In 1862 he joined Her Majesty's Indian Civil Service, and married Marrianne Harriette (b. 1841), eldest of the six children of the Rev. Thomas Maurice (1806-81), MA, and Jane Martha née Croome (1816-92). Rector of Harnhill and Vicar of Driffield, JP for Wiltshire and Gloucestershire.

The Rector employed a cook, nurse, under-nurse, parlour maid, house maid and groom. In addition 11 men, five boys and three women worked on his 211 acre farm.

A year after his marriage Frederick went to Bengal where he was appointed Assistant Magistrate and Collector in 1865. He became a District and Sessions Judge in 1884.

This photograph of Harriet (as she was usually called) was taken at the time of her marriage. She bore four children, all male, but the first, Frederick Harry Crofton McLaughlin, died in 1864, one year after his birth in Calcutta. Frederick was on private affairs leave from July to December 1875. Presumably it was about then that Harriet died, probably in India as I find no trace of her in England. The next year Frederick remarried.

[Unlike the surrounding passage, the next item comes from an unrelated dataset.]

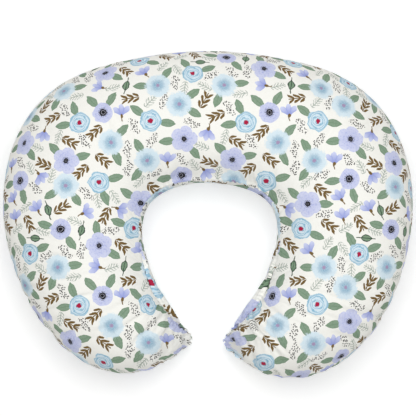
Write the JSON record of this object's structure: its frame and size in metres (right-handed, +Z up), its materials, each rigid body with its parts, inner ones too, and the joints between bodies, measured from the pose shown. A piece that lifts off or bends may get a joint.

The judge retired in 1890 and lived successively at 28 The Avenue, Richmond, Surrey, at Marina Villa, New Church Road, Hove, at Pitchcott, Aylesbury, and finally at a house in Tudor Road, Upper Norwood, London SE, which he named for his childhood home, Boraston.

Family legend has it that Frederick had grown rich by dealing in rubies while partnered with an Indian rajah. His emolument as a judge in 1880 was 2,000 rupees a month, or £2,000 per annum, about £80,000 ($150,000) in today's money, at a very conservative estimate. It is puzzling that so little wealth passed to his children.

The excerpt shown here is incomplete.